Betjeman became Poet Laureate in 1972 following the death of Day-Lewis, the first Knight Bachelor to be appointed. This role, combined with his profile from television appearances, ensured that his poetry reached a wider audience. Similarly to Tennyson, he managed to voice the thoughts and aspirations of many ordinary people while retaining the respect of many of his fellow poets. This is partly because of the apparently simple traditional metrical structures and rhymes he uses.

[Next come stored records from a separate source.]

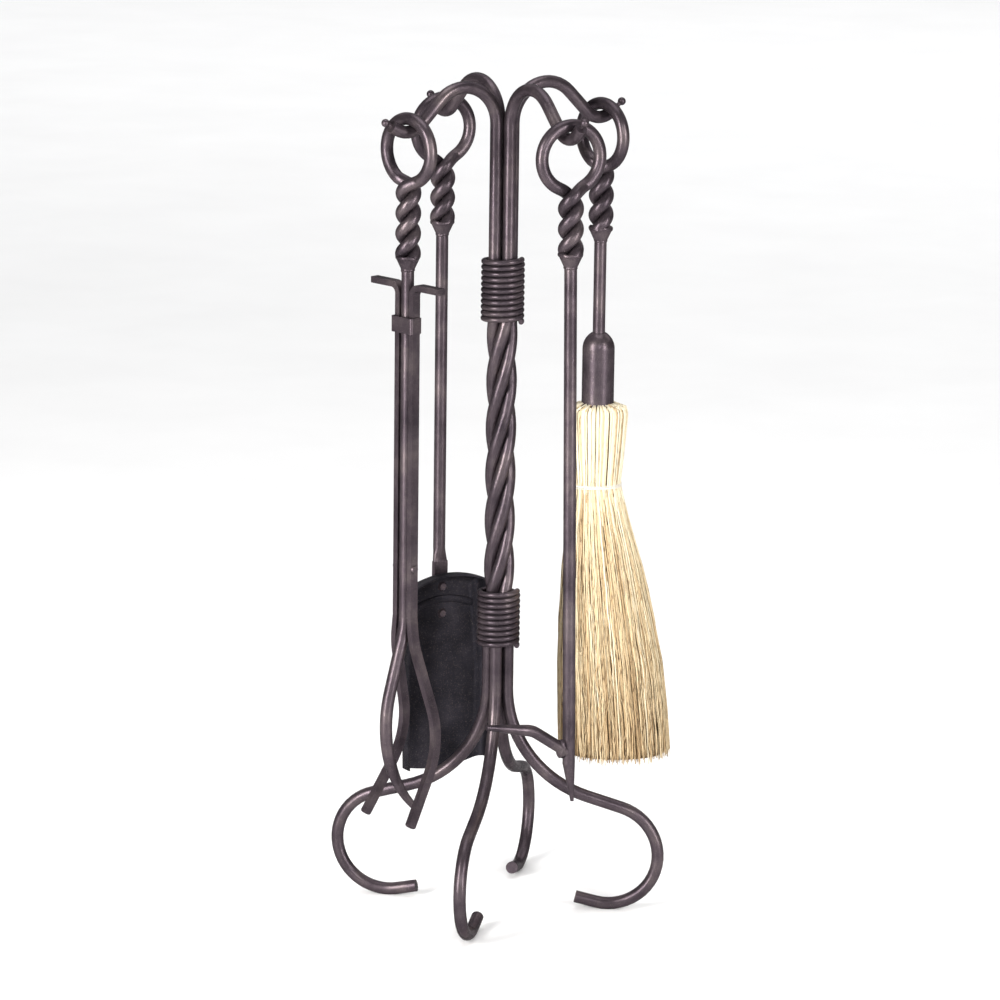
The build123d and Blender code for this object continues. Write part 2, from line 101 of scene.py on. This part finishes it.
def rgba(value):
    """An opaque colour from three parts, or a grey from one number."""
    return (*value, 1) if isinstance(value, tuple) else (value, value, value, 1)


def add_ramp(tree, factor, stops):
    ramp = tree.nodes.new("ShaderNodeValToRGB")
    elements = ramp.color_ramp.elements
    for element, (position, value) in zip([elements[0], elements[1]], (stops[0], stops[-1])):
        element.position = position
        element.color = rgba(value)
    for position, value in stops[1:-1]:
        elements.new(position).color = rgba(value)
    tree.links.new(factor, ramp.inputs["Fac"])
    return ramp.outputs["Color"]


def add_mix(tree, blend, factor, a, b):
    """Mix two colours. factor is a number or the output of a node."""
    mix = tree.nodes.new("ShaderNodeMix")
    mix.data_type = "RGBA"
    mix.blend_type = blend
    if isinstance(factor, float):
        mix.inputs["Factor"].default_value = factor
    else:
        tree.links.new(factor, mix.inputs["Factor"])
    tree.links.new(a, mix.inputs["A"])
    tree.links.new(b, mix.inputs["B"])
    return mix.outputs["Result"]


def add_bump(tree, height, strength, distance, normal=None):
    bump = tree.nodes.new("ShaderNodeBump")
    bump.inputs["Strength"].default_value = strength
    bump.inputs["Distance"].default_value = distance
    tree.links.new(height, bump.inputs["Height"])
    if normal is not None:
        tree.links.new(normal, bump.inputs["Normal"])
    return bump.outputs["Normal"]


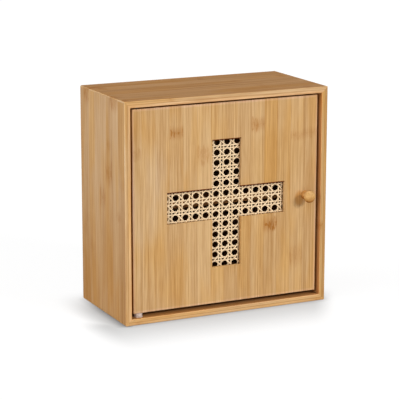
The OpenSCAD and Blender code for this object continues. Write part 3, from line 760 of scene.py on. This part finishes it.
KNOB_NECK = (-0.0765, -0.0715, (1.0, 1.0, 1.0), (0.78, 0.61, 0.43), None)
BATTEN = {"spread": 0.3, "knuckles": 0.3, "ply": 0.004}

door_finish = bamboo_board(
    "bamboo_of_door", UPRIGHT_FRONT, 5, border=-0.0038, shift=-0.001, streaks=0.60, knuckles=0.0,
    marks=DOOR_MARKS, fade=DOOR_FADE, edges_of="door_panel", reach=DOOR_EDGE,
    worn_tint=DOOR_EDGE_TINT, rim=DOOR_RIM)
dress(door_finish, "door_panel")
dress(bamboo_board("bamboo_of_level_battens", LEVEL_FRONT, 37, **BATTEN),
      "batten_top", "batten_bottom")
dress(bamboo_board("bamboo_of_upright_battens", UPRIGHT_FRONT, 41, **BATTEN),
      "batten_left", "batten_right")
dress(bamboo_board("bamboo_of_knob", TURNED, 43, border=0.010, pale=KNOB_PALE, deep=KNOB_DEEP,
                   spread=0.2, knuckles=0.0, ply=0.020, fade=KNOB_NECK, inner=KNOB_BELOW), "knob")

# %% [markdown]
# A few more things show on the door. Lacquer ran down and gathered in the upper bevels of the
# window, where it dried brown. Fingers that reach for the knob have darkened the wood beside it.
# And the wood isn't equally warm everywhere: it is paler near the pivots and more orange above the
# knob. They could be painted on an image, but bands and soft ovals, worked out from places on the
# door, show no pixels however near one looks.

# %% Darken the upper bevels and tint the door in patches
WINDOW_HALF_WIDTH, WINDOW_HALF_HEIGHT, ARM_HALF = 0.0870, 0.0865, 0.0210
WINDOW_ARMS = ((WINDOW_HALF_WIDTH, ARM_HALF), (ARM_HALF, WINDOW_HALF_HEIGHT))
LACQUER_LINE = (-0.0002, 0.0012)  # from where to where round the edge it reaches, in metres
LACQUER_SOFT, LACQUER_END = 0.0003, 0.0008
LACQUER_TINT = (0.24, 0.09, 0.03)
TOUCH_FROM_KNOB = (-0.0085, -0.0040)
TOUCH_TINT = (0.84, 0.66, 0.42)
OVAL_ENDS = (0.2, 1.0)  # where an oval fades out, in squared radii

door_low, door_high = (np.array(corner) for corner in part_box("door_panel"))
door_middle = (door_low + door_high)[[0, 2]] / 2
knob_low, knob_high = (np.array(corner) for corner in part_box("knob"))
knob_middle = (knob_low + knob_high)[[0, 2]] / 2
PATCHES = [  # middle and radii, across and upwards, strength and tint
    (knob_middle + TOUCH_FROM_KNOB, (0.0085, 0.0130), 0.95, TOUCH_TINT),
    ((-0.1320, 0.1760), (0.0560, 0.0900), 0.90, (1.02, 1.13, 1.44)),
    ((0.0720, 0.2020), (0.0500, 0.0560), 0.90, (0.94, 0.89, 0.78)),
]


def oval(tree, axes, middle, radii, strength):
    """A soft oval on the front, round a middle given as (across, upwards), with those radii. It
    fades with the square of the distance, measured in radii."""
    sides = [calc(tree, "DIVIDE", calc(tree, "SUBTRACT", axes[axis], float(at)), radius)
             for axis, at, radius in zip("XZ", middle, radii)]
    squared = calc(tree, "ADD", *(calc(tree, "MULTIPLY", side, side) for side in sides))
    return ramp(tree, squared, *OVAL_ENDS, strength, 0.0)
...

In the early 1970s, he began a recording career of four albums on Charisma Records – Banana Blush, Late Flowering Love, Sir John Betjeman's Britain and Varsity Rag where his poetry reading is set to music composed by Jim Parker with overdubbing by leading musicians of the time. Madeleine Dring set five of Betjeman's poems to music in 1976, just before her death. His recording catalogue extends to nine albums, four singles and two compilations.
In 1973, he made a well-regarded television documentary for the BBC called Metro-Land, directed by Edward Mirzoeff. In 1974, Betjeman and Mirzoeff followed up Metro-Land with A Passion for Churches, a celebration of Betjeman's beloved Church of England, filmed entirely in the Diocese of Norwich. In 1975, he proposed that the Fine Rooms of Somerset House should house the Turner Bequest, so helping to scupper the plan of the Minister for the Arts for a Theatre Museum to be housed there. In 1977, the BBC broadcast The Queen's Realm: A Prospect of England, an aerial anthology of English landscape, music and poetry, selected by Betjeman and produced by Edward Mirzoeff, in celebration of the Queen's Silver Jubilee.

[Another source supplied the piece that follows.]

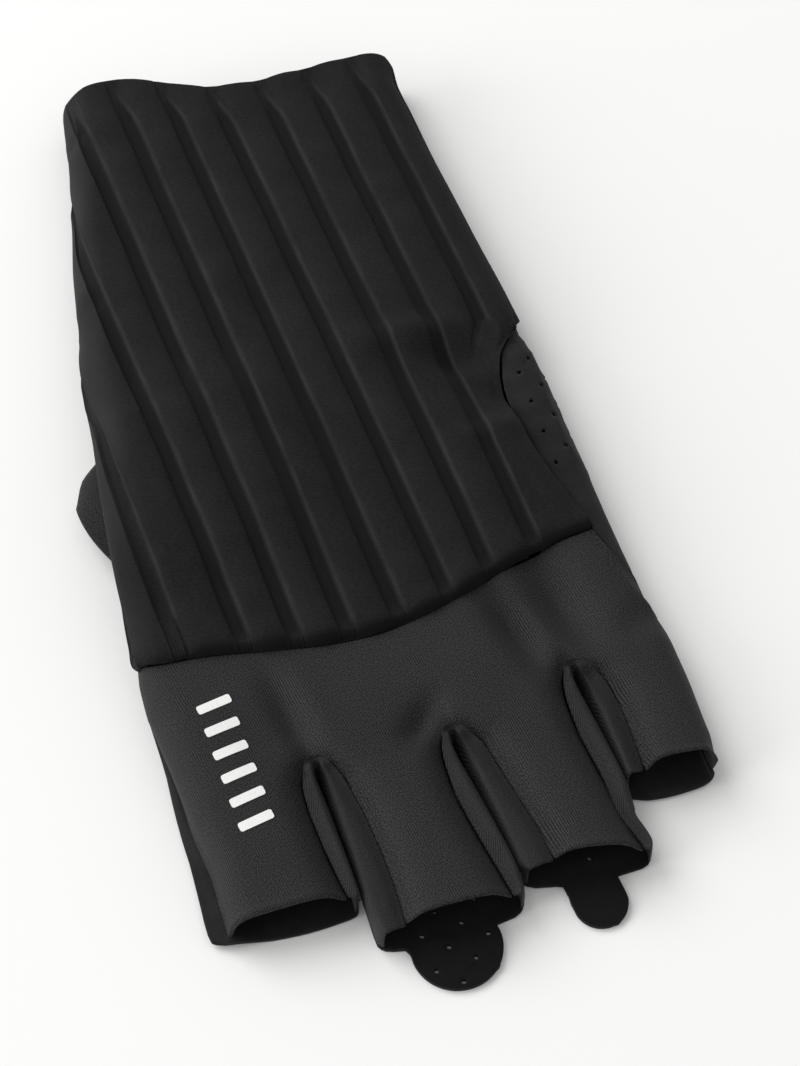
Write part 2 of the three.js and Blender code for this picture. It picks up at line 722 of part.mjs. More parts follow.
// A flat tab with a round end, lying on the surface.
function pullTab({ x, halfWidth, rootY, tipY }) {
  const outline = new THREE.Shape();
  const roundFrom = tipY + halfWidth;
  outline.moveTo(x - halfWidth * tabRootShare, rootY);
  outline.lineTo(x - halfWidth, roundFrom);
  outline.absarc(x, roundFrom, halfWidth, Math.PI, 2 * Math.PI, false);
  outline.lineTo(x + halfWidth * tabRootShare, rootY);
  outline.closePath();
  return new THREE.ExtrudeGeometry(outline, { depth: suedeThickness, bevelEnabled: false, curveSegments: 14 });
}

function asManifold(geometry) {
  const bare = geometry.clone();
  for (const name of Object.keys(bare.attributes)) {
    if (name !== 'position') bare.deleteAttribute(name);
  }
  const merged = mergeVertices(bare, mergeDistance);
  return new wasm.Manifold(new wasm.Mesh({
    numProp: 3,
    vertProperties: new Float32Array(merged.attributes.position.array),
    triVerts: new Uint32Array(merged.index.array),
  }));
}

function asGeometry(solid) {
  const mesh = solid.getMesh();
  const geometry = new THREE.BufferGeometry();
  geometry.setAttribute('position', new THREE.BufferAttribute(new Float32Array(mesh.vertProperties), 3));
  geometry.setIndex(new THREE.BufferAttribute(new Uint32Array(mesh.triVerts), 1));
  return geometry;
}

function holeCutter(position, direction) {
  const cutter = new THREE.CylinderGeometry(holeRadius, holeRadius, holeCutLength, holeSides);
  cutter.applyQuaternion(new THREE.Quaternion().setFromUnitVectors(new THREE.Vector3(0, 1, 0), direction));
  cutter.translate(position.x, position.y, position.z);
  return asManifold(cutter);
}

// Places of the lattice inside a field, every second one as on a chessboard.
function latticePlaces({ left, right, near, far }) {
  const places = [];
  const { x, y, stepX, stepY } = holeLattice;
  for (let row = Math.ceil((near - y) / stepY); y + row * stepY <= far; row += 1) {
    for (let column = Math.ceil((left - x) / stepX); x + column * stepX <= right; column += 1) {
      if ((row + column) % 2 === 0) places.push([x + column * stepX, y + row * stepY]);
    }
  }
  return places;
}

// The palm with its two pull tabs, its perforation and the hole that leads into the thumb.
function palmPanel() {
  let palm = asManifold(palmSheet());
  for (const tab of pullTabs) palm = palm.add(asManifold(pullTab(tab)));
  const up = new THREE.Vector3(0, 0, 1);
  for (const field of Object.values(holeFields)) {
    for (const [x, y] of latticePlaces(field)) {
      palm = palm.subtract(holeCutter(new THREE.Vector3(x, y, suedeThickness / 2), up));
    }
  }
  for (const { around, first, count } of sideHoleRows) {
    for (let k = 0; k < count; k += 1) {
      const y = first + k * sideHolePitch;
      const place = around + k * sideHolePitch * sideHoleLean;
      const outside = skin(y, place, 0);
      const inside = skin(y, place, layerSink + suedeThickness);
      const direction = outside.clone().sub(inside).normalize();
      palm = palm.subtract(holeCutter(outside.lerp(inside, 0.5), direction));
    }
  }
  const thumbCut = new THREE.CylinderGeometry(1, 1, thumbHole.cutLength, thumbHole.segments);
  thumbCut.rotateX(Math.PI / 2);
  thumbCut.scale(thumbHole.halfX, thumbHole.halfY, 1);
  thumbCut.translate(thumbHole.x, thumbHole.y, thumbLift.height + suedeThickness / 2);
  return asGeometry(palm.subtract(asManifold(thumbCut)));
}

// Short thumb stall, a flattened tube folded beneath the palm with its open end out at the side.
function thumbStall() {
  const sheet = new Sheet();

  function flattened(value, power) {
    return Math.sign(value) * Math.abs(value) ** power;
  }

  function ringPoint(ring, turn, depth) {
    const upper = new THREE.Vector2(ring.upperX, ring.upperZ);
    const lower = new THREE.Vector2(ring.lowerX, ring.lowerZ);
    const half = upper.clone().sub(lower).multiplyScalar(0.5);
    const middle = upper.clone().add(lower).multiplyScalar(0.5);
    const reach = half.length();
    half.multiplyScalar((reach - depth) / reach);
    const rise = flattened(Math.sin(turn), thumbFlatness.rise);
    const sideways = flattened(Math.cos(turn), thumbFlatness.sideways) * (ring.halfWidth - depth);
    const x = middle.x + half.x * rise - ring.skew * sideways;
    return new THREE.Vector3(x, ring.y + sideways, middle.y + half.y * rise);
  }

  const corner = (ring, point) => sheet.at(`${ring} ${point % thumbPointsAround}`, () => {
    const turn = (point % thumbPointsAround) / thumbPointsAround * 2 * Math.PI;
    return {
      outer: ringPoint(thumbRings[ring], turn, 0),
      inner: ringPoint(thumbRings[ring], turn, fourchetteThickness),
    };
  });
  for (let ring = 0; ring < thumbRings.length - 1; ring += 1) {
    for (let point = 0; point < thumbPointsAround; point += 1) sheet.addQuad(corner, ring, point);
  }
  return sheet.solid();
}

function cloth(color, roughness) {
  return new THREE.MeshStandardMaterial({ color, roughness, metalness: 0 });
}

const glove = new THREE.Group();

function addPanel(name, geometry, material) {
  const flat = geometry.index ? geometry.toNonIndexed() : geometry;
  const panel = new THREE.Mesh(mergeVertices(flat.deleteAttribute('normal'), mergeDistance), material);
  panel.name = name;
  glove.add(panel);
}

addPanel('ribbed_sleeve', ribbedSleeve(), cloth('#242424', 0.9));
addPanel('knuckle_panel', knucklePanel(), cloth('#303030', 0.75));
crotches.forEach((crotch) => addPanel(crotch.name, fourchette(crotch), cloth('#2c2c2c', 0.8)));
addPanel('palm_panel', palmPanel(), cloth('#1c1c1d', 0.95));
addPanel('thumb_stall', thumbStall(), cloth('#2a2a2a', 0.85));

// The origin is the middle of the underside.
const bounds = new THREE.Box3().setFromObject(glove);
const middle = bounds.getCenter(new THREE.Vector3());
glove.position.set(-middle.x, -middle.y, -bounds.min.z);

export default glove;
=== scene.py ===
# Half-finger cycling glove for the left hand, lying on its palm on a pale floor.
# Metres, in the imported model's frame: X across the hand to the little finger, Y from the
# finger ends to the cuff, Z up. Tables are in millimetres, in the cutting pattern's own place.
import math
import bpy
import numpy as np
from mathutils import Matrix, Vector
from mathutils.bvhtree import BVHTree


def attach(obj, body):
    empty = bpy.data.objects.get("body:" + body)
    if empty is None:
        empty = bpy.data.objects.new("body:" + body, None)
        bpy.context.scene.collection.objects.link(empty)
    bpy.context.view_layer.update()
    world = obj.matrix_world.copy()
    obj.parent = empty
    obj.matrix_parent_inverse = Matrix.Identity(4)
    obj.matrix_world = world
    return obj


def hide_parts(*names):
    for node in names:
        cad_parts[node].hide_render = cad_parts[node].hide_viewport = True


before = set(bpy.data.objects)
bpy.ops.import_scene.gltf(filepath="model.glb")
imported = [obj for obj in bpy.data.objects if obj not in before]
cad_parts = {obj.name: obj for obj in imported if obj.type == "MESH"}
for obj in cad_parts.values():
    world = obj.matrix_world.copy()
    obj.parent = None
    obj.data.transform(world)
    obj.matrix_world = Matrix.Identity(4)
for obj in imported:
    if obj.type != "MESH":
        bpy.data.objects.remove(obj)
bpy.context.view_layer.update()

mm = 0.001
patternShift = np.array((-0.23, -74.65, 0.0))  # where the cutting pattern's origin lies in the frame, mm


# Camera first, from the photograph's angle
photoCamera = dict(
    place=(-96.88, -303.86, 435.5),  # mm
    lookDown=35.0,  # degrees from straight down
    turn=-20.84,
    lens=81.05,
)


def addCamera():
    bpy.ops.object.camera_add(
        location=[v * mm for v in photoCamera["place"]],
        rotation=(math.radians(photoCamera["lookDown"]), 0, math.radians(photoCamera["turn"])),
    )
    camera = bpy.context.object
    camera.name = "photoCamera"
    camera.data.sensor_fit = "VERTICAL"
    camera.data.sensor_height = 36
    camera.data.lens = photoCamera["lens"]
    camera.data.clip_start = 0.01
    camera.data.clip_end = 20
    bpy.context.scene.camera = camera


addCamera()
print("camera placed")


# Small helpers for selection, meshes and materials
def selectOnly(piece):
    if bpy.context.object and bpy.context.object.mode != "OBJECT":
        bpy.ops.object.mode_set(mode="OBJECT")
    bpy.ops.object.select_all(action="DESELECT")
    piece.select_set(True)
    bpy.context.view_layer.objects.active = piece


def applyModifier(piece, kind, **settings):
    selectOnly(piece)
    modifier = piece.modifiers.new(kind.title(), kind)
    for key, value in settings.items():
        setattr(modifier, key, value)
    bpy.ops.object.modifier_apply(modifier=modifier.name)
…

Betjeman was fond of the ghost stories of M. R. James and supplied an introduction to Peter Haining's book M. R. James – Book of the Supernatural. He was susceptible to the supernatural; Diana Mitford recalled Betjeman staying at her country home, Biddesden House in Wiltshire, in the 1920s. She said: "he had a terrifying dream, that he was handed a card with wide black edges, and on it his name was engraved, and a date. He knew this was the date of his death".